On Bass: Making the Leap
How one bassist went from small-time to stadiums.
Amos Heller’s talent and persistence carried him from modest cover-band tours to backing Taylor Swift. Photo courtesy Jon Moody | seymourduncan.com
The stadium goes dark. The screams of 70,000+ fans deafen mere mortals, but the band is wearing in-ear monitors, anxiously awaiting the cue to kick off the show. They are dialed in and ready. At such moments, a player must occasionally wonder, “How did I get here?”
For Amos Heller, keeper of the low end for megastar Taylor Swift since 2007, that question comes up a lot, and I was able to ask him myself. The answer—and his approach to bass and penchant for thrash metal—may surprise you.
Amos is a native of Charlottesville, Virginia, and a proud product of the public school system. “Music programs in Charlottesville are well funded and passionately led, and I credit my teachers for the push in the right direction,” says Amos. “My middle-school orchestra teacher, Mr. Lind, would give me private lessons on upright bass to help me keep up, and in high school, Mrs. Thomas would challenge us with difficult pieces, pushing us to our fullest potential.”
Learn ’em all. In the midst of this formal training—at age 13, to be exact—Amos purchased his first electric bass and immediately learned the entire Kill ’Em All record by Metallica. “I still play ‘Anesthesia’ when auditioning pedals,” he says.
Amos’ path from “Hit the Lights” to “Fearless” was far from direct, but like every great success story, the protagonist connected the dots to keep moving forward. Amos played in cover bands in high school and college because, he says, “I realized cover shows were more fun because people would actually attend.” Amos settled into the Cincinnati music scene. His degree in sociology merely hung on the wall as he went “all in” with a band—one that, like most bands, didn’t make it.
Another opportunity arose when Amos connected with local producer Ric Hordinski (Over the Rhine, David Wilcox), who began offering him a decent amount of studio work. All the while, Amos knew the opportunities were limited. “I’d see a tour bus roll through town, and I would want to be on it,” he remembers. “The problem was that they were always just passing through town and never leaving from there.”
Figuring that “one must be present to win,” Amos packed the car and moved to Nashville. His goal was to learn as much as he could about playing live and in the studio. As fate would have it, two other friends from Virginia moved to town at the same time, and all three began the “hustle”—that constant search for gigs and cracks in the music industry’s armor.

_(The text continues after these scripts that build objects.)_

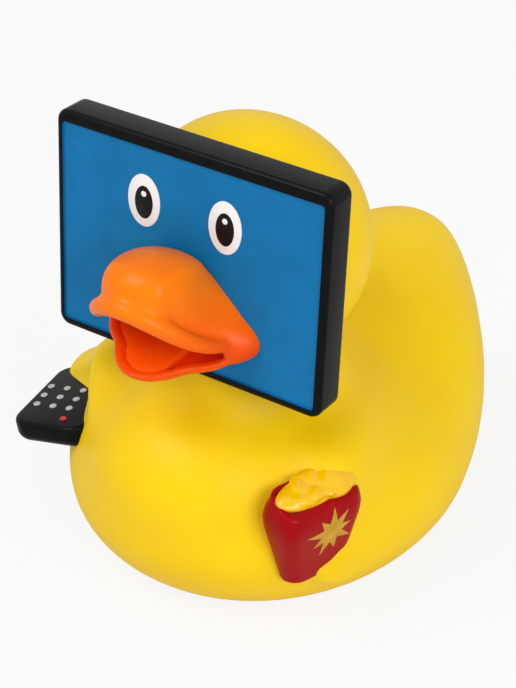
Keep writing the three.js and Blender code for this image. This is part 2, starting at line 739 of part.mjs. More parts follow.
// The starburst painted on the front of the bag, with long and short points
const starShape = new THREE.Shape(Array.from({ length: 2 * STAR_POINTS }, (_, i) => {
  const angle = (Math.PI * i) / STAR_POINTS;
  const point = STAR_RADIUS * (i % 4 === 0 ? 1 : STAR_UNEVEN);
  const radius = i % 2 === 0 ? point : STAR_WAIST;
  return new THREE.Vector2(radius * Math.cos(angle), radius * Math.sin(angle));
}));
const star = solid(
  new THREE.ExtrudeGeometry(starShape, { depth: BAG_DEPTH, bevelEnabled: false })
    .rotateX(standUp)
    .translate(STAR_ASIDE, 0, -STAR_DOWN)
    .applyMatrix4(bagPlace),
  gold,
);
const openBag = bagSolid(0, red).subtract(bagMouth);
const bag = [...crisps, star.intersect(bagSolid(PAINT, gold).subtract(bagMouth))].reduce(
  (whole, piece) => whole.add(piece),
  openBag,
);

// The tip of the left wing: three feathers side by side that run out into the flank
const feathers = [1, 0, -1].map((step) => {
  const middle = new THREE.Vector3(
    HAND_ACROSS + step * FEATHER_STEP_ACROSS,
    HAND_DEEP,
    step * FEATHER_STEP_DOWN - HAND_DOWN,
  );
  const place = new THREE.Matrix4().makeRotationY(radians(FEATHER_SLOPE)).setPosition(middle);
  const toFeather = bagPlace.clone().multiply(place).invert();
  const form = ball([0, 0, 0], [FEATHER_LENGTH, FEATHER_THICKNESS, FEATHER_WIDTH]);
  return (x, y, z) => form(...new THREE.Vector3(x, y, z).applyMatrix4(toFeather));
});
const handMiddle = new THREE.Vector3(HAND_ACROSS, HAND_DEEP, -HAND_DOWN).applyMatrix4(bagPlace);
const handReach = FEATHER_LENGTH / 2 + HAND_BLEND + FEATHER_STEP_DOWN;
const handField = (x, y, z) => {
  const tips = feathers.map((feather) => feather(x, y, z)).reduce((a, b) => blend(a, b, FEATHER_BLEND));
  const hand = blend(tips, bodyField(x, y, z) + HAND_SINK, HAND_BLEND);
  return Math.max(hand, handMiddle.distanceTo(new THREE.Vector3(x, y, z)) - handReach);
};
const hand = solid(skinOf(
  handField,
  handMiddle.toArray().map((value) => value - handReach - 2 * HAND_FACET),
  handMiddle.toArray().map((value) => value + handReach + 2 * HAND_FACET),
  HAND_FACET,
), yellow);

// The remote control: a slab with eased edges, level enough to read its keys
function remoteRing(height, inset) {
  return roundedOutline(REMOTE_WIDTH / 2 - inset, REMOTE_LENGTH / 2 - inset, REMOTE_SQUARENESS, REMOTE_FACETS)
    .map(([x, y]) => new THREE.Vector3(x, y, height).applyMatrix4(remotePlace));
}

const remoteBody = solid(loft([
  remoteRing(-REMOTE_THICKNESS, REMOTE_EDGE * 1.6),
  remoteRing(-REMOTE_THICKNESS + REMOTE_EDGE * 0.5, REMOTE_EDGE * 0.6),
  remoteRing(-REMOTE_THICKNESS + REMOTE_EDGE * 1.4, 0),
  remoteRing(-REMOTE_EDGE * 0.5, 0),
  remoteRing(-REMOTE_EDGE * 0.12, REMOTE_EDGE * 0.15),
  remoteRing(0, REMOTE_EDGE * 0.5),
]), black);

function key(x, y, paint) {
  return solid(
    new THREE.CylinderGeometry(KEY_WIDTH / 2, KEY_WIDTH / 2, 2 * KEY_RAISE, KEY_FACETS)
      .rotateX(standUp)
      .translate(x, y, 0)
      .applyMatrix4(remotePlace),
    paint,
  );
}

const keys = [key(RED_KEY_ASIDE, RED_KEY_BACK, keyRed)];
for (let row = 0; row < KEY_ROWS; row += 1) {
  for (let column = 0; column < KEY_COLUMNS; column += 1) {
    const x = (column - (KEY_COLUMNS - 1) / 2) * KEY_PITCH_ACROSS - KEYS_ASIDE;
    const y = ((KEY_ROWS - 1) / 2 - row) * KEY_PITCH_ALONG + KEYS_BACK;
    keys.push(key(x, y, grey));
  }
}
const remote = keys.reduce((whole, k) => whole.add(k), remoteBody);

// The skin stops inside the panel, and the hollow stops at the panel's back.
const aheadOfPanel = (y, z) => block([-reachSide, -reachFront, z], [reachSide, y, reachTop], yellow);
const throat = panelBottom + PANEL_EDGE;
const outer = [panel, ...eyes, bill, bag, hand, remote].reduce(
  (whole, piece) => whole.add(piece),
  skin.subtract(aheadOfPanel(panelFront + PANEL_DEPTH / 2, throat)),
);
const belowBase = block([-reachSide, -reachFront, fieldLow[2]], [reachSide, reachBack, 0], yellow);
const airHole = solid(
  new THREE.CylinderGeometry(AIR_HOLE / 2, AIR_HOLE / 2, 6 * WALL, 16)
    .rotateX(standUp)
    .translate(0, AIR_HOLE_BACK, 0),
  yellow,
);
const inside = hollow.subtract(aheadOfPanel(panelBack, throat - WALL));
const moulded = outer.subtract(belowBase).subtract(inside).subtract(airHole);

// Gives a solid back as a mesh, each field of paint as a group with its own material.
function paintedMesh(whole, name) {
  const { vertProperties, triVerts, runIndex, runOriginalID } = whole.getMesh();
  const geometry = new THREE.BufferGeometry();
  geometry.setAttribute('position', new THREE.BufferAttribute(new Float32Array(vertProperties), 3));
  geometry.setIndex([...triVerts]);
  const paints = [];
  runOriginalID.forEach((id, run) => {
    const paint = paintOf.get(id);
    if (runIndex[run + 1] === runIndex[run]) return;
    if (!paints.includes(paint)) paints.push(paint);
    geometry.addGroup(runIndex[run], runIndex[run + 1] - runIndex[run], paints.indexOf(paint));
  });
  geometry.computeVertexNormals();
  const mesh = new THREE.Mesh(geometry, paints);
  mesh.name = name;
  return mesh;
}

const duck = new THREE.Group();
duck.add(paintedMesh(moulded, 'duck'));

export default duck;
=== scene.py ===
from math import cos, pi, radians, sin

import bmesh
import bpy
from mathutils import Matrix, Vector


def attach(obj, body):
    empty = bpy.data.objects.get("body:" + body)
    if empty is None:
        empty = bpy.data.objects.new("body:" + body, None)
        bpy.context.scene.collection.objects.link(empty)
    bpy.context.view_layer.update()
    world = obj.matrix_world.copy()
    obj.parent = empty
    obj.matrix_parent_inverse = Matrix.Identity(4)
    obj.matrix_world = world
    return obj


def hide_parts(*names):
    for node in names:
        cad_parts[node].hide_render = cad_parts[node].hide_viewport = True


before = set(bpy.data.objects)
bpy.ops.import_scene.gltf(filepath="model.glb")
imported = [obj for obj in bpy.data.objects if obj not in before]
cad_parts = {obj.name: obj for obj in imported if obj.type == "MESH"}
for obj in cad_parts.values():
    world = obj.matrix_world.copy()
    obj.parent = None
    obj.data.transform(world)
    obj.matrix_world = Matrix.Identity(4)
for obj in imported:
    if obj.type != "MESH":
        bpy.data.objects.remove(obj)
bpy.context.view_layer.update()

# The body: wings, tail, neck and head are one hollow moulding of soft yellow vinyl.
# It leaves the mould as one skin, so its lumps are joined here and rubbed into one another.
MM = 0.001
HULL = (0, 0.5, 15.2), (70.6, 83.4, 44.4)
BREAST = (0, -22, 21.4), (43.4, 38.6, 34)
RUMP = (0, 21.7, 22.9), (57.4, 53.4, 36.4), 27
TAIL = (0, 40.1, 29.6), (25.2, 33.2, 14), 42
WING = (18.4, -9.6, 27.9), (18.6, 39.4, 20), 0, 22.7
NECK = (0, -11, 43.4), (31, 31, 26)
HEAD = (0, -11, 62.1), (43.2, 40.2, 43)
PANEL_FRONT = -29.3
HEAD_CUT = 1.6
AIR_HOLE = 3.6
AIR_HOLE_BACK = 12
AIR_HOLE_DRILL = 16
HOLE_MARGIN = 1
PLUG_HEIGHT = 4
WELD = 0.001
REAR_FROM = -8
REAR_FADE = 12
REMOTE_SPOT = (-28.86, -23.07, 24.81)
REMOTE_PLACE = Matrix.Translation(Vector(REMOTE_SPOT)) @ Matrix((
    (0.9765, -0.139, -0.1648, 0), (0.1281, 0.9889, -0.0752, 0), (0.1734, 0.0523, 0.9835, 0), (0, 0, 0, 1),
))
WRIST = (-1.4, 12, -3.2), (12, 16, 12), 8
ROOM_SIZE = 30
ROOM_CORNER = (3.9, 5)
ROOM_TURN = 17.5
ROOM_SINK = 0.8


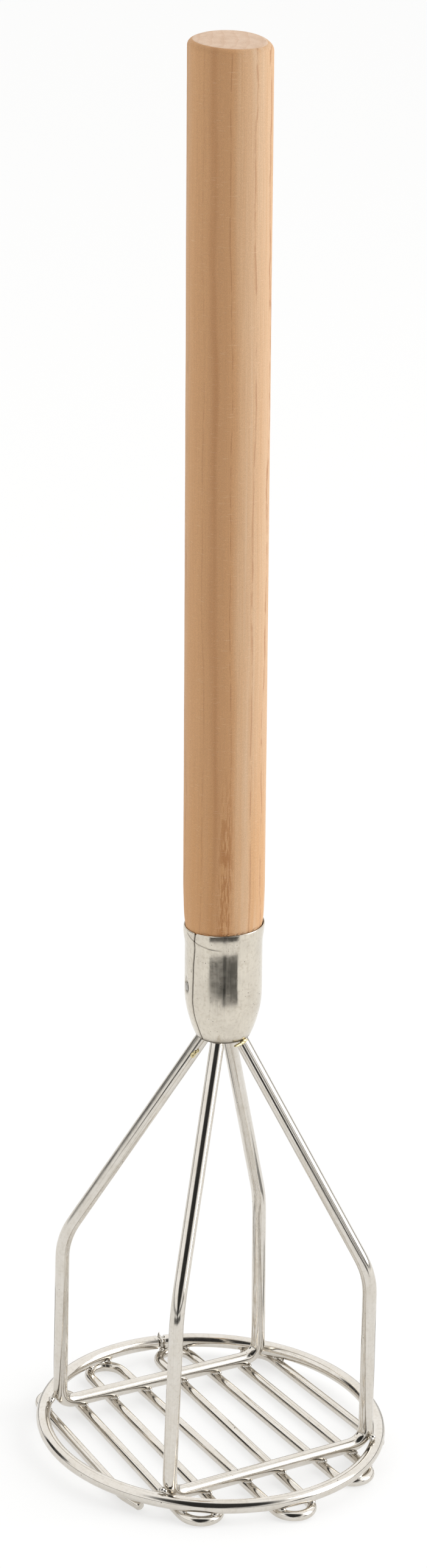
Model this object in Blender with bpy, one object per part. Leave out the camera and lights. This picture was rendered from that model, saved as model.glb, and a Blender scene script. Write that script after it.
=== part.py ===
"""Round-faced kitchen masher: a wooden handle in a drawn ferrule, two bent wire frames,
a wire ring and a serpentine wire grid, with the weld and braze beads that hold them.

Metres, +Z up.  It stands on its grid: z = 0 is the underside of the grid wire.
+X runs along the crossbars, +Y along the grid's straight runs, towards the rear frame.
The sizes below are in millimetres, measured from the ring's centre and its mid-plane.
"""
import math

import bmesh
import bpy
from mathutils import Matrix, Vector

MM = 0.001
GAP = 0.3

# wire
HEAVY_R = 2.25
GRID_R = 1.62
RING_R = 53.75
RING_JOINT_ANGLE = 78.0
RING_JOINT_GAP = 1.4
GRID_Z = -(HEAVY_R + GAP + GRID_R)

# serpentine grid: where each straight run lies at the rear and at the front station
STATION_Y = 40.0
REAR_X = (-41.0, -29.0, -18.0, -6.0, 8.0, 20.0, 31.5, 43.0)
FRONT_X = (-46.0, -34.0, -21.5, -6.0, 6.5, 22.0, 34.0, 47.0)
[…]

New kid in Nashville. Amos found Nashville extremely helpful and generous to the “new kid.” Other players let him sit in on storied Lower Broadway and suggested songs to learn to expand his tool set. It was important for Amos to make a connection and put everything he had into each show, be it a three-song showcase or a four-hour cover set. His dedication paid off, and before long he quit his coffee shop gig to go on the road with a cover band.
Amos was a fast-climber in the scene, each move a couple of steps forward. “I’ve been fortunate that progress has been continual,” he notes. He graduated from van-and-trailer tours to the coveted tour bus, joining Rhett Akins, then Josh Gracin. Then Amos received a call from Al Wilson, who was the drummer on the first gig Amos ever played in town, and who happened to be the bandleader for a very young new artist named Taylor Swift. She was getting more popular, but few could have predicted that she would become the most successful artist of the digital age. (Her last record, Red, sold 1.2 million copies in seven days.) And she has a great band behind her night after night, playing for millions of people per year.
Amos remains a bass gear junkie, constantly searching for new tones and sonic toys. He takes a straight-ahead approach to his tone, relying on great basses as opposed to lots of outboard gear. A proud Fender endorsee, Amos used his ’62 RI Precision (loaded with Seymour Duncan Quarter Pounders) on almost everything during the last U.S. tour, though he also carried a Cabronita P-bass and a Dimension 5 for extended range. His one “quirky” bass, a ’71 Orlando, also sees some use. His pedalboard is modest: an Xotic Bass RC Booster, a Radial Classic Tube Distortion, and an ancient Ibanez chorus, all controlled by tech Steve Uncapher. With no amps on stage, Amos runs it all through an Avalon U5 preamp.
Staying sharp. Even with all the exposure and attention, Amos focuses on remaining musically sharp. He does sessions in Nashville, and a recent touring hiatus found him back on Lower Broadway, playing four-set nights. He recently took a lesson from bass legend Michael Manring, and is diving deeper into chordal theory. The music on his iPod is radically diverse: Meshuggah, Skrillex, Tedeschi Trucks Band, D’Angelo, King’s X. He takes in local live music when he can, while a new son occupies his downtime.
So there’s some insight into how to land a gig with one of the biggest artists on the planet. Amos is a well-respected player in the Nashville bass community, and anyone hoping to move forward in their career or playing ability should emulate his drive and persistence. Your gig may not be as big as Amos’, but if you treat it as such, it may take you places you have only dreamed.